- GIVEN EXERCISE: Output exactly the span of lines that begins at the line containing "Keep writing the" and ends at the line containing "work.faces.new(unique)", both lines included.

- RECORD EXCERPTS:
>>

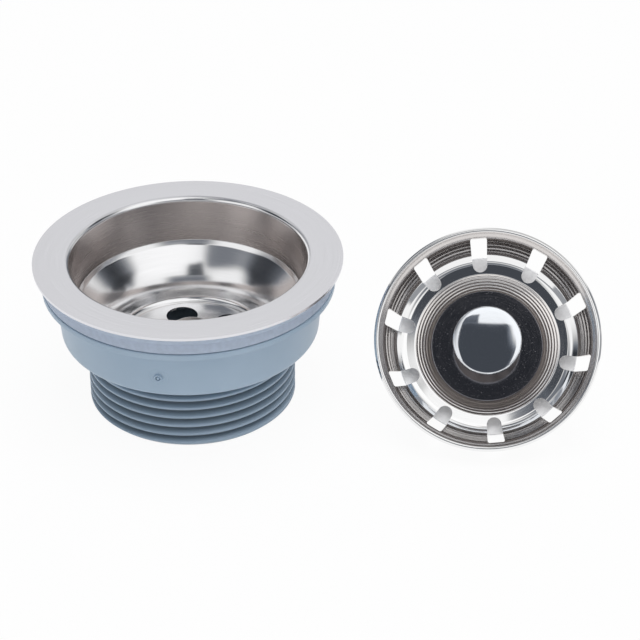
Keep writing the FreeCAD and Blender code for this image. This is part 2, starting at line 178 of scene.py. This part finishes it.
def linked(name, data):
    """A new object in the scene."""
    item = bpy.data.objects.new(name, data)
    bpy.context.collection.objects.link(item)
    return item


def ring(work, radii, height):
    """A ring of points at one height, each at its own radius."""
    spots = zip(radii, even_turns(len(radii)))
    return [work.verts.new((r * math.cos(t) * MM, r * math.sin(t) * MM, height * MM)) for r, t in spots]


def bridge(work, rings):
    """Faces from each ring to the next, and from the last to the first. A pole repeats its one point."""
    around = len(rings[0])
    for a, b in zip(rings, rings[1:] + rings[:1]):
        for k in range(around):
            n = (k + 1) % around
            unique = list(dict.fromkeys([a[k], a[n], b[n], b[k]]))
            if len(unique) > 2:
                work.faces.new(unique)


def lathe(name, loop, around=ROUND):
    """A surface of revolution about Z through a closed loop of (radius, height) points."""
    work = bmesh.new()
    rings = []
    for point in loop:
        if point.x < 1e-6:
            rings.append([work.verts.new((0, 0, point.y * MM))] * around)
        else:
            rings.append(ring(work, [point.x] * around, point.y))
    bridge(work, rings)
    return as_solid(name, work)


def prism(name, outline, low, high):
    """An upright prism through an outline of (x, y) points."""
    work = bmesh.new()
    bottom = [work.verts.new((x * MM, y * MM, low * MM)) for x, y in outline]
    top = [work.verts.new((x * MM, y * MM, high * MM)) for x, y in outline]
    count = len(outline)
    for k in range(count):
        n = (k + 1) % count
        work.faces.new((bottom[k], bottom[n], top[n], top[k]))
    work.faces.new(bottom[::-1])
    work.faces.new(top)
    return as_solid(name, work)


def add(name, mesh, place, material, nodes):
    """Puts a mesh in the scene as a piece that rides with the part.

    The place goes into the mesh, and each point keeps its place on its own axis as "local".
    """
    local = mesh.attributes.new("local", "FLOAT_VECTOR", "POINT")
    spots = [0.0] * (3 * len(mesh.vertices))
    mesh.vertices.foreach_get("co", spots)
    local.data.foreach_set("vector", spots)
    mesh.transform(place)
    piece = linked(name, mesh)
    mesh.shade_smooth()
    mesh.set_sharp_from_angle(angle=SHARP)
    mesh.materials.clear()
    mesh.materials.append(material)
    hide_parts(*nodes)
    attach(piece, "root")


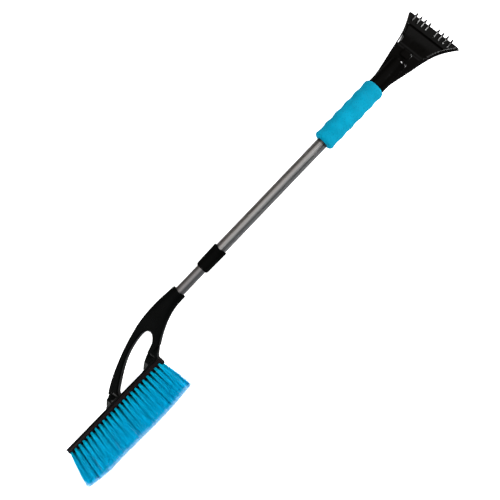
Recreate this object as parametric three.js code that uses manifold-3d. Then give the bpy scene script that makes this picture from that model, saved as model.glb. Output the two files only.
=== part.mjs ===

<<
>>

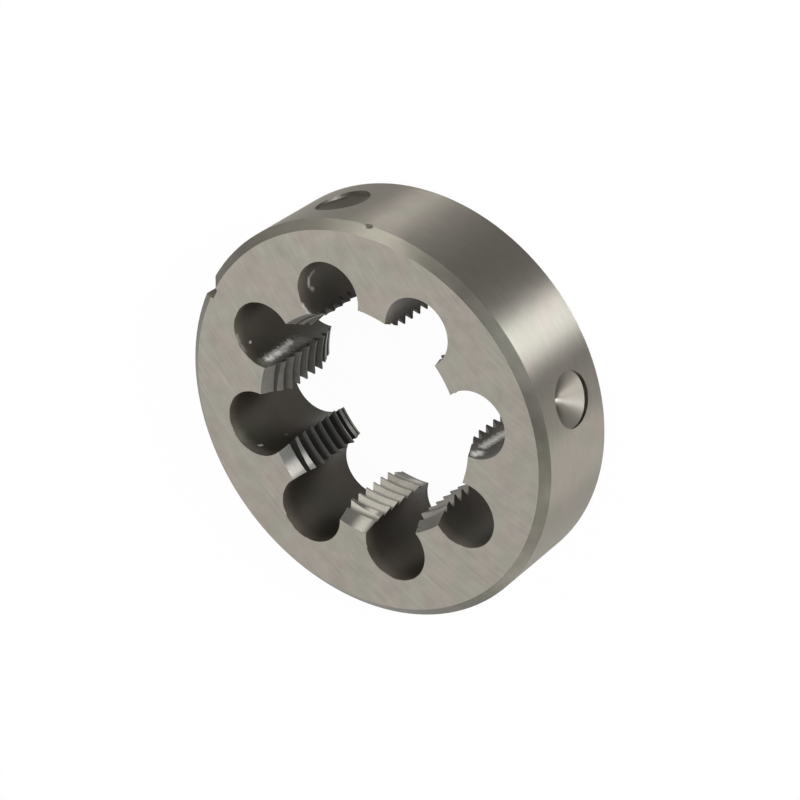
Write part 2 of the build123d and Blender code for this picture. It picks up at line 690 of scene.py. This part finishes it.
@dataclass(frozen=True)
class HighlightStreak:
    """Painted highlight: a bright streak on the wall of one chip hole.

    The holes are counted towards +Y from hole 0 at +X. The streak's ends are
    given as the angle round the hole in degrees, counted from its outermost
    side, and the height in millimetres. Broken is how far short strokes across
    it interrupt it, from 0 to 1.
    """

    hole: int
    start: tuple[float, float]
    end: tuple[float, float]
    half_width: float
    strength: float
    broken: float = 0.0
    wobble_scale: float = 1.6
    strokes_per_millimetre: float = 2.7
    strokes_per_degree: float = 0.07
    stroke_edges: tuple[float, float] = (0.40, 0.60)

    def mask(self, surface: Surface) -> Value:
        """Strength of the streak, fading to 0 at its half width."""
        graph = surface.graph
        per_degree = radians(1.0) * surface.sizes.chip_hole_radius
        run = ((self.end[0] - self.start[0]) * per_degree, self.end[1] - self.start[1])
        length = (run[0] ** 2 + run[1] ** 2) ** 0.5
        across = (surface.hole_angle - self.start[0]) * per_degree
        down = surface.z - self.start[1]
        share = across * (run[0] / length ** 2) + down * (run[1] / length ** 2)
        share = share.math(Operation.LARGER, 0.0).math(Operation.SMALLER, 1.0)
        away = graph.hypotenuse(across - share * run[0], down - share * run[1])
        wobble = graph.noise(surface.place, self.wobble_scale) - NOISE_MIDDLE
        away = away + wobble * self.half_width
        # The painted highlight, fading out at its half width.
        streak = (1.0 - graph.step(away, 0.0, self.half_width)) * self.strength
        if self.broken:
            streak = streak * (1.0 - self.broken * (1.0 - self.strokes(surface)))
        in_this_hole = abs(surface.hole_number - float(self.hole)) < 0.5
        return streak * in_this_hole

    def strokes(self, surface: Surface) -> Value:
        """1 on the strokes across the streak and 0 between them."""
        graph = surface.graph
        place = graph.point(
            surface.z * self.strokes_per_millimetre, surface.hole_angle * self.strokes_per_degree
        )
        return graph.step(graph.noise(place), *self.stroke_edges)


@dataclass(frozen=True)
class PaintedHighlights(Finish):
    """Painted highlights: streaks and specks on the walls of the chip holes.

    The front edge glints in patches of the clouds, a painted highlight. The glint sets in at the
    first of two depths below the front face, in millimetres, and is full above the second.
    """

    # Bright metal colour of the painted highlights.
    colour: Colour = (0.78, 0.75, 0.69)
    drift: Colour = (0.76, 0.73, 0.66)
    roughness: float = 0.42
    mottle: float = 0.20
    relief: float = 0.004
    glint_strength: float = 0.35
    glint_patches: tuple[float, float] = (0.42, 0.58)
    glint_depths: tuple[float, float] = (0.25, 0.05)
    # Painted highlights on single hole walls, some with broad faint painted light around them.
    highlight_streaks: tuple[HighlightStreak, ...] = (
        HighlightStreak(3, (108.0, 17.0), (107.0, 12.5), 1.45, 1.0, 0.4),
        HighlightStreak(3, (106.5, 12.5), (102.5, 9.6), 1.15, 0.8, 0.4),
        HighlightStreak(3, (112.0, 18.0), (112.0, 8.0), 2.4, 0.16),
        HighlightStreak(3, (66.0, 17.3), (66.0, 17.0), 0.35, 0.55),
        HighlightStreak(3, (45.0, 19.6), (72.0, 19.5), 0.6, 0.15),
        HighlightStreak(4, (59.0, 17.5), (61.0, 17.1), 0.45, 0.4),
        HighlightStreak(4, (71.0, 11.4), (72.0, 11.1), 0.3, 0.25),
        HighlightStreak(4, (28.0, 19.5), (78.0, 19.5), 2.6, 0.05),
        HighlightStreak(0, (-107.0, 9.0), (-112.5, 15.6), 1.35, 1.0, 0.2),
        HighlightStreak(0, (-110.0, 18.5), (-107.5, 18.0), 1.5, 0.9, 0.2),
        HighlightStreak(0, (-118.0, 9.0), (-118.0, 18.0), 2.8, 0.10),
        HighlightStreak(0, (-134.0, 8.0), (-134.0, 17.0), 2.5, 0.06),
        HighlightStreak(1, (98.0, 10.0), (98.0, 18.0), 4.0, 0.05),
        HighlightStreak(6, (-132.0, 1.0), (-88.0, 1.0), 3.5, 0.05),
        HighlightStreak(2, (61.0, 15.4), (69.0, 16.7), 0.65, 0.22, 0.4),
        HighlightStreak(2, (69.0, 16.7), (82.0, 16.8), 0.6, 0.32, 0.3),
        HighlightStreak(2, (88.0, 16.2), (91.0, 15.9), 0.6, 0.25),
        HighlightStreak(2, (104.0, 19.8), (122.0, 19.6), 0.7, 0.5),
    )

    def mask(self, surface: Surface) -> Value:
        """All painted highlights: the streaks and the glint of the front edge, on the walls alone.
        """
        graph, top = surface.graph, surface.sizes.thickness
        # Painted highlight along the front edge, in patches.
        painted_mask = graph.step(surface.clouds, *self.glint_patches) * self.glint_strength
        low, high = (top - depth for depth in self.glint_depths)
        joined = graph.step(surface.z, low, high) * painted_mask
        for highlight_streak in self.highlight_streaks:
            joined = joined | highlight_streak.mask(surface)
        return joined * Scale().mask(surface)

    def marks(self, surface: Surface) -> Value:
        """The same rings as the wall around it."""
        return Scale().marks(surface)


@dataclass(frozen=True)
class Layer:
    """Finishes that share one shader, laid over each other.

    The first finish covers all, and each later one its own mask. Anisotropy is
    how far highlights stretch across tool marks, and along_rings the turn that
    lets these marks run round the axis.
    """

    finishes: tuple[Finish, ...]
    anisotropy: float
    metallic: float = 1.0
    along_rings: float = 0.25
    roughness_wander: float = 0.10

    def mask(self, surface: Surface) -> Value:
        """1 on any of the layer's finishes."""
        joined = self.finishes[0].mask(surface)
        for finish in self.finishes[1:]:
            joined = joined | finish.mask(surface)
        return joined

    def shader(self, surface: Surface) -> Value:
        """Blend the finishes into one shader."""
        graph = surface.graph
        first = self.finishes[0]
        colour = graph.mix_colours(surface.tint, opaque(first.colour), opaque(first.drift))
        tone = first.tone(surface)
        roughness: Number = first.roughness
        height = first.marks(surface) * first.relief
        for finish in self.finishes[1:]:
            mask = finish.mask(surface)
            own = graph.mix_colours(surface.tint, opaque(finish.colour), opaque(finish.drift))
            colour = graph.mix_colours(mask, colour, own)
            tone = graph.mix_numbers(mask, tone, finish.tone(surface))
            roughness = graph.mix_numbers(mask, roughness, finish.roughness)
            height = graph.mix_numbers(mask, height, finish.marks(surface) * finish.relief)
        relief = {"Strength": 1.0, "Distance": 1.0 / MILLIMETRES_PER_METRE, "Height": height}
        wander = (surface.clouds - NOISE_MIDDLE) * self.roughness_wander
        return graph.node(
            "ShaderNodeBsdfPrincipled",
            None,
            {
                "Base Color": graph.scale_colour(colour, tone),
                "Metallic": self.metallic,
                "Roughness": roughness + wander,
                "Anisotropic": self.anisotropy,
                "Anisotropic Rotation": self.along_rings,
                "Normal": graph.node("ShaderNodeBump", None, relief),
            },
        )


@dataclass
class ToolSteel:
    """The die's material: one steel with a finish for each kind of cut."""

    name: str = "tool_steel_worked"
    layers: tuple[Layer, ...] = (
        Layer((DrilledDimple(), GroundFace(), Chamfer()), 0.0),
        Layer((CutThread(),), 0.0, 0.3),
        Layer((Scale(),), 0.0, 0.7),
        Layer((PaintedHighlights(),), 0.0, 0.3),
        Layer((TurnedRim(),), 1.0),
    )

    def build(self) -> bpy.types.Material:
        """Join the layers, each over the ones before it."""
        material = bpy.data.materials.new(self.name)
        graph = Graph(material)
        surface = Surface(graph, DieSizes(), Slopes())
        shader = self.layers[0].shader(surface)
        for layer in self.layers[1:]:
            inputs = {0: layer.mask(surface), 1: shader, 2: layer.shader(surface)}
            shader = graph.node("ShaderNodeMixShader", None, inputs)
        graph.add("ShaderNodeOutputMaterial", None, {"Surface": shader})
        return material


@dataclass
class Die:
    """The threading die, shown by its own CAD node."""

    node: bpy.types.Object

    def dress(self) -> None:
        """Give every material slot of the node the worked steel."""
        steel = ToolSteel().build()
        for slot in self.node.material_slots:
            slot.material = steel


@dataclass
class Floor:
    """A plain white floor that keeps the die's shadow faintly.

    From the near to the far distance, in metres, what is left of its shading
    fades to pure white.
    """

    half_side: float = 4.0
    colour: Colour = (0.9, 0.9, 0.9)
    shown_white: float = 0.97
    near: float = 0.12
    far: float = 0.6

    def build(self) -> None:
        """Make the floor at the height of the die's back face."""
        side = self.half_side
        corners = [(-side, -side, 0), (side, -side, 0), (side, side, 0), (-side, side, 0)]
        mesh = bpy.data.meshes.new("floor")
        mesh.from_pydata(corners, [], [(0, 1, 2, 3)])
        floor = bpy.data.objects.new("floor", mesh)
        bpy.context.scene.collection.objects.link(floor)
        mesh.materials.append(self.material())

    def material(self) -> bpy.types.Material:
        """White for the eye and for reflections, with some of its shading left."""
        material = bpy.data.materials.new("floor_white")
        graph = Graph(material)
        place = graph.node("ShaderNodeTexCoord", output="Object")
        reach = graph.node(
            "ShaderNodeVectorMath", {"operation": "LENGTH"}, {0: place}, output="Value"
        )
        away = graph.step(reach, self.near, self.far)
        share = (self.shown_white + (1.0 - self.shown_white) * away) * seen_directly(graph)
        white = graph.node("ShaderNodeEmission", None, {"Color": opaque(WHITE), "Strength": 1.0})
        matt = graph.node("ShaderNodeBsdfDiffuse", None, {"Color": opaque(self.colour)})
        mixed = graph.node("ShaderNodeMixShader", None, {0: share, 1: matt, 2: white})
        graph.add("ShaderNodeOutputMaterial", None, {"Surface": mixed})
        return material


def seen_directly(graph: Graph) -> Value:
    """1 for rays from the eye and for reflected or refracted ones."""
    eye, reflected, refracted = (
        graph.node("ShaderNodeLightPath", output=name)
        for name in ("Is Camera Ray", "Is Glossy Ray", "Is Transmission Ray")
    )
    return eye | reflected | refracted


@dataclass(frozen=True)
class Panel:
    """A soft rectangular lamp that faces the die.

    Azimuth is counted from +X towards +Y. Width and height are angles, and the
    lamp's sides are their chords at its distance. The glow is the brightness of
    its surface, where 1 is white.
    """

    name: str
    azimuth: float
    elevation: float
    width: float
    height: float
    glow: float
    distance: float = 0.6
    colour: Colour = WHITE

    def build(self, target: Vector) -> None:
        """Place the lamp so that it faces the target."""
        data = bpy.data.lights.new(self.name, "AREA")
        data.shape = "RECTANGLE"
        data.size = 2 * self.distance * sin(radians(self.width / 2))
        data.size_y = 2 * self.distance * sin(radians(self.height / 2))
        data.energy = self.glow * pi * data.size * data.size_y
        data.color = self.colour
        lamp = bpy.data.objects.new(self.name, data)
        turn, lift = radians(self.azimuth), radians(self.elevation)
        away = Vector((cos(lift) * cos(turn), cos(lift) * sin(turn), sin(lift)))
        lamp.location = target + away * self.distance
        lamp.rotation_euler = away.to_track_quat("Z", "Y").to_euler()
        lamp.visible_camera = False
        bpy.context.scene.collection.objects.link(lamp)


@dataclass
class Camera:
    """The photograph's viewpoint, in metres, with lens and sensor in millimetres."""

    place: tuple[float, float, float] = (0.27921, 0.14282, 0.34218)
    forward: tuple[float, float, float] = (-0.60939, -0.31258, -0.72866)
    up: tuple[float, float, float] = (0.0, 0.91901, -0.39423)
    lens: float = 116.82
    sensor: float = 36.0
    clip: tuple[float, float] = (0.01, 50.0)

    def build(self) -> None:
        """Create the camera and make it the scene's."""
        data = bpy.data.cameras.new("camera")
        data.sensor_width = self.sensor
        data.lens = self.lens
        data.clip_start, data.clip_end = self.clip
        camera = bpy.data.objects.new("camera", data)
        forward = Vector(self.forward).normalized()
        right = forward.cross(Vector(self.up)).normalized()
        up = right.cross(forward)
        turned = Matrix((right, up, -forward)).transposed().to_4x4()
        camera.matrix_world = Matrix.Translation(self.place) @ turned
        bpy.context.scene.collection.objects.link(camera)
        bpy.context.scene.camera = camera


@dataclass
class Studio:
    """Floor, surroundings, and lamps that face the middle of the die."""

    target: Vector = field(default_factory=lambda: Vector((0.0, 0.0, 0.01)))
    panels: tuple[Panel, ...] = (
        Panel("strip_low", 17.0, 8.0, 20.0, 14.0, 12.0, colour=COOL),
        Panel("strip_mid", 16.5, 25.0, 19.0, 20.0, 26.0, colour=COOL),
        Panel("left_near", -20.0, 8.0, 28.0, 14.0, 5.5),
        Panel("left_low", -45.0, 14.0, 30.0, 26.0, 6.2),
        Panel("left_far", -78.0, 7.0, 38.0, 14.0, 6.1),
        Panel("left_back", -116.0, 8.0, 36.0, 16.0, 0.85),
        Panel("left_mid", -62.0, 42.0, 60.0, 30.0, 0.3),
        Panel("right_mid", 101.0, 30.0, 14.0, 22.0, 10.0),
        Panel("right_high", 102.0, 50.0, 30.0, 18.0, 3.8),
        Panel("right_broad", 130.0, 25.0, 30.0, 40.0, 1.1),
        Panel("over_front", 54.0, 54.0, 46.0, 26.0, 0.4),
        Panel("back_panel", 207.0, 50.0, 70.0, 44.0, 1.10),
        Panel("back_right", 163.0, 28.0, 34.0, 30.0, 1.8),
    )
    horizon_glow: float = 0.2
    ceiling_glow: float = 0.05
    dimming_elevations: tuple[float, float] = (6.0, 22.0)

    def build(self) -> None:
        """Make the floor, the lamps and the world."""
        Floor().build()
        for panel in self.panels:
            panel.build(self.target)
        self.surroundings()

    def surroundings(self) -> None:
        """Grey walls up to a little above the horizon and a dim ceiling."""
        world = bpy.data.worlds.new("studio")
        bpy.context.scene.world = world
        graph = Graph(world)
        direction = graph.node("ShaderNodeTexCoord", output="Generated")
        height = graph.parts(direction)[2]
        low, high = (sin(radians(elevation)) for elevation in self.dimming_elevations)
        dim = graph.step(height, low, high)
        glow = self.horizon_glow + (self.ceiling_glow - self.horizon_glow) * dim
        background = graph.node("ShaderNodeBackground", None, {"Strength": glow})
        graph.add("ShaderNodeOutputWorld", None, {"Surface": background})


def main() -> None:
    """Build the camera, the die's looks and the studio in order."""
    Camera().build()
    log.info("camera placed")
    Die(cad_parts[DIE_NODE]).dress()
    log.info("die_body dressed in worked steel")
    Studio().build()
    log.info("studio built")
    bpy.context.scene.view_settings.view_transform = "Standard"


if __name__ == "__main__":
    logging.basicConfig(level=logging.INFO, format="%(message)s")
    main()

<<

- RIGHT ANSWER:
Keep writing the FreeCAD and Blender code for this image. This is part 2, starting at line 178 of scene.py. This part finishes it.
def linked(name, data):
    """A new object in the scene."""
    item = bpy.data.objects.new(name, data)
    bpy.context.collection.objects.link(item)
    return item


def ring(work, radii, height):
    """A ring of points at one height, each at its own radius."""
    spots = zip(radii, even_turns(len(radii)))
    return [work.verts.new((r * math.cos(t) * MM, r * math.sin(t) * MM, height * MM)) for r, t in spots]


def bridge(work, rings):
    """Faces from each ring to the next, and from the last to the first. A pole repeats its one point."""
    around = len(rings[0])
    for a, b in zip(rings, rings[1:] + rings[:1]):
        for k in range(around):
            n = (k + 1) % around
            unique = list(dict.fromkeys([a[k], a[n], b[n], b[k]]))
            if len(unique) > 2:
                work.faces.new(unique)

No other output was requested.